*Entries with model source code*.
____________
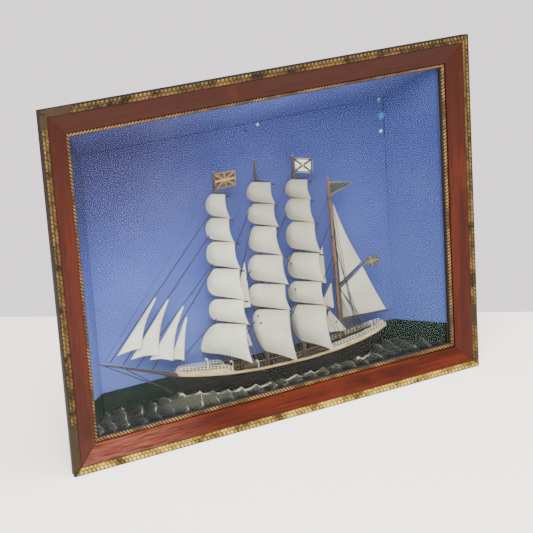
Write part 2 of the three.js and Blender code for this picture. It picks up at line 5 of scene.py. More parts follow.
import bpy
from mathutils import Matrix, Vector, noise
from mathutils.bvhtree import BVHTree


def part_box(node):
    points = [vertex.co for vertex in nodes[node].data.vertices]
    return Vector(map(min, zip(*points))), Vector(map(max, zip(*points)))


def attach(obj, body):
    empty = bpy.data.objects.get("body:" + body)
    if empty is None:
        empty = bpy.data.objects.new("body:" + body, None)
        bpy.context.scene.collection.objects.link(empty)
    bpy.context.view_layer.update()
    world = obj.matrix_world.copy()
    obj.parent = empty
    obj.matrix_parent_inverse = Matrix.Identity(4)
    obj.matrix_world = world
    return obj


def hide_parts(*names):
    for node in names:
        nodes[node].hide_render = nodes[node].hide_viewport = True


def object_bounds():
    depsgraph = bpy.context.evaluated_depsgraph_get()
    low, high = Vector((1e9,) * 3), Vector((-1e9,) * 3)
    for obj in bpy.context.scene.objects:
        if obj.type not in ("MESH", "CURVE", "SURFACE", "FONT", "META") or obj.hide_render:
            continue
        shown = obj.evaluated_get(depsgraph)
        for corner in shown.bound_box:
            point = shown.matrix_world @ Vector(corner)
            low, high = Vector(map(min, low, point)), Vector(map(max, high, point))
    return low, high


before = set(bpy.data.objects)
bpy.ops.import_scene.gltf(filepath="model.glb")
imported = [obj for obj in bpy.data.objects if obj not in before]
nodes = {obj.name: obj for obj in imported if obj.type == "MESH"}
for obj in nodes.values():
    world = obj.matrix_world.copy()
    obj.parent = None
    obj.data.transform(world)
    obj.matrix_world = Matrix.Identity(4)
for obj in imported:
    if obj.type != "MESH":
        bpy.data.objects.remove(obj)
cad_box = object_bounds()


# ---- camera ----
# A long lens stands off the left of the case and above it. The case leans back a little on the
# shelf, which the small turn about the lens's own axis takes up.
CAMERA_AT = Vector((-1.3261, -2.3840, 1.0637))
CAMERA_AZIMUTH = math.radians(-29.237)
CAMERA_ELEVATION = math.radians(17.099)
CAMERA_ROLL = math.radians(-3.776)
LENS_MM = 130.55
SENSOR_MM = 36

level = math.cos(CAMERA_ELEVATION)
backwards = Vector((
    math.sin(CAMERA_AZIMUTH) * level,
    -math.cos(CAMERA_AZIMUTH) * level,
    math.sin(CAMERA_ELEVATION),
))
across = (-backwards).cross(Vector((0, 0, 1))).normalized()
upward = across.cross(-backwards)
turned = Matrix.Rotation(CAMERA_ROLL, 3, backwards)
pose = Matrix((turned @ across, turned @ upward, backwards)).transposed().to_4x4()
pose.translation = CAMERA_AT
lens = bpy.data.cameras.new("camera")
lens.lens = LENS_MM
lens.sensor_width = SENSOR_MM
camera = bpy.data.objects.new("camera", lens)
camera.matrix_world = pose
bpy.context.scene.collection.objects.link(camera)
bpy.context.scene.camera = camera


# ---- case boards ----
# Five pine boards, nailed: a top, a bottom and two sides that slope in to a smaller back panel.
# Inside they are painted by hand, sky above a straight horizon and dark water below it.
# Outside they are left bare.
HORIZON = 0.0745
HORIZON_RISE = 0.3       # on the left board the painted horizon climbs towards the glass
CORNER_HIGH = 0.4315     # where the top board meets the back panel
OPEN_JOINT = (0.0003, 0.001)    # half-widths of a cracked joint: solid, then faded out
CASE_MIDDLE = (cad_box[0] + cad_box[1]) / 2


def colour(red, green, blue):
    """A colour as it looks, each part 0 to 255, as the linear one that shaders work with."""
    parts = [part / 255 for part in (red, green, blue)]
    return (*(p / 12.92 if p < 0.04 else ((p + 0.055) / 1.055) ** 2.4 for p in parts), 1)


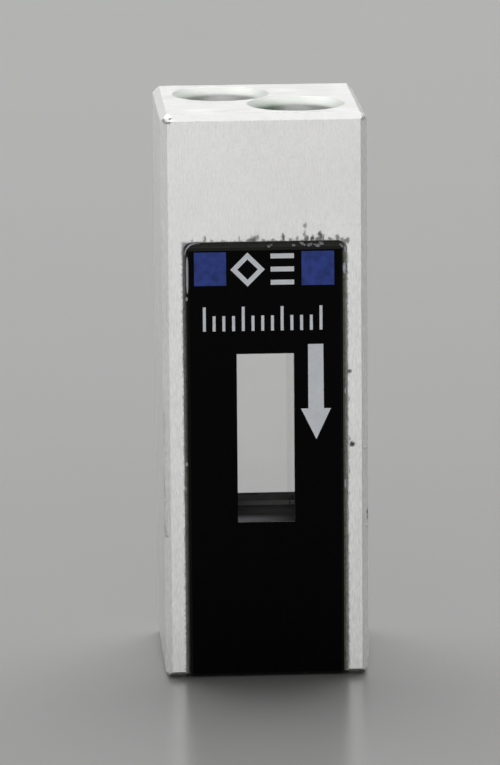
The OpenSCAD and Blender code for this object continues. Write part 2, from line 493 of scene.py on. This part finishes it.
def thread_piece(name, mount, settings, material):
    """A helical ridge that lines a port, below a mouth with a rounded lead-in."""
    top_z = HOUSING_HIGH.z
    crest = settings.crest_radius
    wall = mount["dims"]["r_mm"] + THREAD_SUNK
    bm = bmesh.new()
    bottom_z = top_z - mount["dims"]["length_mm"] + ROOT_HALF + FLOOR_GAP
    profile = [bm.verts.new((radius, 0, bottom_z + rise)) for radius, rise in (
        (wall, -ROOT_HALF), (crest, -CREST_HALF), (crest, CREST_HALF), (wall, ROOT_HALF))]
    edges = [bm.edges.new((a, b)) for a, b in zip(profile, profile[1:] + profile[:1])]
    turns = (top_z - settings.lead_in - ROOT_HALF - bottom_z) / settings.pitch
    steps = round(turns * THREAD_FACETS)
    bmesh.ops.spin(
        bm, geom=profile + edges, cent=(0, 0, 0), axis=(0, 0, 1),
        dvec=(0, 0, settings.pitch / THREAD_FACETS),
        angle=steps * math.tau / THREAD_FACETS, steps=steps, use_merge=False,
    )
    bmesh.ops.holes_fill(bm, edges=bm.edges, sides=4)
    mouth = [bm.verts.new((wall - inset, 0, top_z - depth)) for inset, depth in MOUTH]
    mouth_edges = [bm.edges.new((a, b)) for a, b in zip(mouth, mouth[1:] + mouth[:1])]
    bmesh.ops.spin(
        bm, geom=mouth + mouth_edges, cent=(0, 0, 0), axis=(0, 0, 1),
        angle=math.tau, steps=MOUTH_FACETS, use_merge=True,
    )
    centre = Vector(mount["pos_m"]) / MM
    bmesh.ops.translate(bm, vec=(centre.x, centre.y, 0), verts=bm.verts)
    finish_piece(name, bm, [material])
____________
*WHAT IS ASKED*. Please set down the whole listing above without altering a single line.

*TASK ANSWER*.
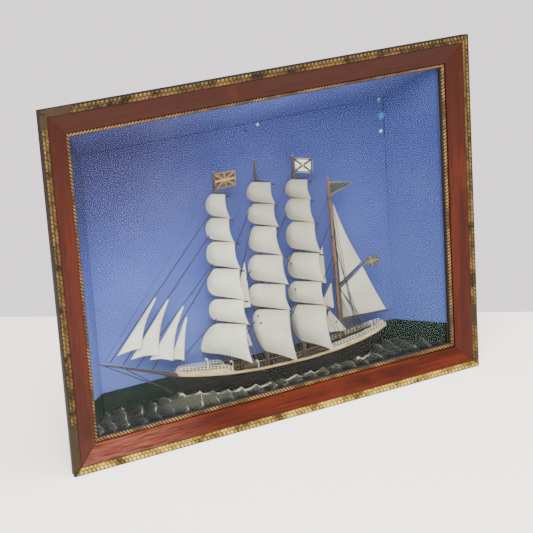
Write part 2 of the three.js and Blender code for this picture. It picks up at line 5 of scene.py. More parts follow.
import bpy
from mathutils import Matrix, Vector, noise
from mathutils.bvhtree import BVHTree


def part_box(node):
    points = [vertex.co for vertex in nodes[node].data.vertices]
    return Vector(map(min, zip(*points))), Vector(map(max, zip(*points)))


def attach(obj, body):
    empty = bpy.data.objects.get("body:" + body)
    if empty is None:
        empty = bpy.data.objects.new("body:" + body, None)
        bpy.context.scene.collection.objects.link(empty)
    bpy.context.view_layer.update()
    world = obj.matrix_world.copy()
    obj.parent = empty
    obj.matrix_parent_inverse = Matrix.Identity(4)
    obj.matrix_world = world
    return obj


def hide_parts(*names):
    for node in names:
        nodes[node].hide_render = nodes[node].hide_viewport = True


def object_bounds():
    depsgraph = bpy.context.evaluated_depsgraph_get()
    low, high = Vector((1e9,) * 3), Vector((-1e9,) * 3)
    for obj in bpy.context.scene.objects:
        if obj.type not in ("MESH", "CURVE", "SURFACE", "FONT", "META") or obj.hide_render:
            continue
        shown = obj.evaluated_get(depsgraph)
        for corner in shown.bound_box:
            point = shown.matrix_world @ Vector(corner)
            low, high = Vector(map(min, low, point)), Vector(map(max, high, point))
    return low, high


before = set(bpy.data.objects)
bpy.ops.import_scene.gltf(filepath="model.glb")
imported = [obj for obj in bpy.data.objects if obj not in before]
nodes = {obj.name: obj for obj in imported if obj.type == "MESH"}
for obj in nodes.values():
    world = obj.matrix_world.copy()
    obj.parent = None
    obj.data.transform(world)
    obj.matrix_world = Matrix.Identity(4)
for obj in imported:
    if obj.type != "MESH":
        bpy.data.objects.remove(obj)
cad_box = object_bounds()


# ---- camera ----
# A long lens stands off the left of the case and above it. The case leans back a little on the
# shelf, which the small turn about the lens's own axis takes up.
CAMERA_AT = Vector((-1.3261, -2.3840, 1.0637))
CAMERA_AZIMUTH = math.radians(-29.237)
CAMERA_ELEVATION = math.radians(17.099)
CAMERA_ROLL = math.radians(-3.776)
LENS_MM = 130.55
SENSOR_MM = 36

level = math.cos(CAMERA_ELEVATION)
backwards = Vector((
    math.sin(CAMERA_AZIMUTH) * level,
    -math.cos(CAMERA_AZIMUTH) * level,
    math.sin(CAMERA_ELEVATION),
))
across = (-backwards).cross(Vector((0, 0, 1))).normalized()
upward = across.cross(-backwards)
turned = Matrix.Rotation(CAMERA_ROLL, 3, backwards)
pose = Matrix((turned @ across, turned @ upward, backwards)).transposed().to_4x4()
pose.translation = CAMERA_AT
lens = bpy.data.cameras.new("camera")
lens.lens = LENS_MM
lens.sensor_width = SENSOR_MM
camera = bpy.data.objects.new("camera", lens)
camera.matrix_world = pose
bpy.context.scene.collection.objects.link(camera)
bpy.context.scene.camera = camera


# ---- case boards ----
# Five pine boards, nailed: a top, a bottom and two sides that slope in to a smaller back panel.
# Inside they are painted by hand, sky above a straight horizon and dark water below it.
# Outside they are left bare.
HORIZON = 0.0745
HORIZON_RISE = 0.3       # on the left board the painted horizon climbs towards the glass
CORNER_HIGH = 0.4315     # where the top board meets the back panel
OPEN_JOINT = (0.0003, 0.001)    # half-widths of a cracked joint: solid, then faded out
CASE_MIDDLE = (cad_box[0] + cad_box[1]) / 2


def colour(red, green, blue):
    """A colour as it looks, each part 0 to 255, as the linear one that shaders work with."""
    parts = [part / 255 for part in (red, green, blue)]
    return (*(p / 12.92 if p < 0.04 else ((p + 0.055) / 1.055) ** 2.4 for p in parts), 1)


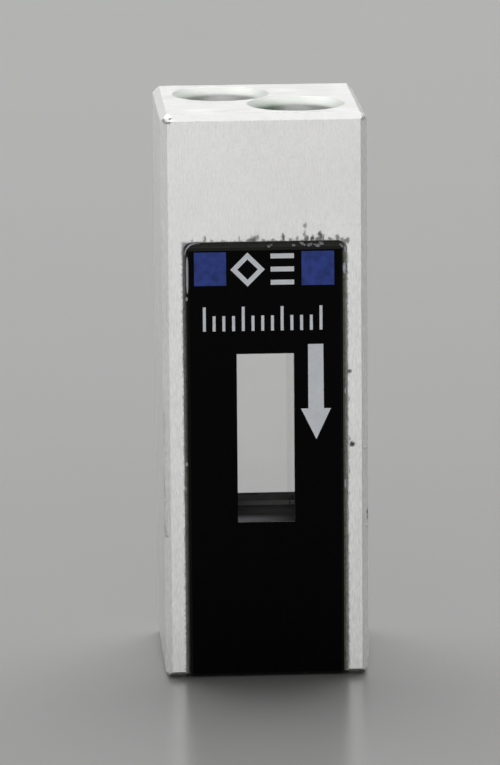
The OpenSCAD and Blender code for this object continues. Write part 2, from line 493 of scene.py on. This part finishes it.
def thread_piece(name, mount, settings, material):
    """A helical ridge that lines a port, below a mouth with a rounded lead-in."""
    top_z = HOUSING_HIGH.z
    crest = settings.crest_radius
    wall = mount["dims"]["r_mm"] + THREAD_SUNK
    bm = bmesh.new()
    bottom_z = top_z - mount["dims"]["length_mm"] + ROOT_HALF + FLOOR_GAP
    profile = [bm.verts.new((radius, 0, bottom_z + rise)) for radius, rise in (
        (wall, -ROOT_HALF), (crest, -CREST_HALF), (crest, CREST_HALF), (wall, ROOT_HALF))]
    edges = [bm.edges.new((a, b)) for a, b in zip(profile, profile[1:] + profile[:1])]
    turns = (top_z - settings.lead_in - ROOT_HALF - bottom_z) / settings.pitch
    steps = round(turns * THREAD_FACETS)
    bmesh.ops.spin(
        bm, geom=profile + edges, cent=(0, 0, 0), axis=(0, 0, 1),
        dvec=(0, 0, settings.pitch / THREAD_FACETS),
        angle=steps * math.tau / THREAD_FACETS, steps=steps, use_merge=False,
    )
    bmesh.ops.holes_fill(bm, edges=bm.edges, sides=4)
    mouth = [bm.verts.new((wall - inset, 0, top_z - depth)) for inset, depth in MOUTH]
    mouth_edges = [bm.edges.new((a, b)) for a, b in zip(mouth, mouth[1:] + mouth[:1])]
    bmesh.ops.spin(
        bm, geom=mouth + mouth_edges, cent=(0, 0, 0), axis=(0, 0, 1),
        angle=math.tau, steps=MOUTH_FACETS, use_merge=True,
    )
    centre = Vector(mount["pos_m"]) / MM
    bmesh.ops.translate(bm, vec=(centre.x, centre.y, 0), verts=bm.verts)
    finish_piece(name, bm, [material])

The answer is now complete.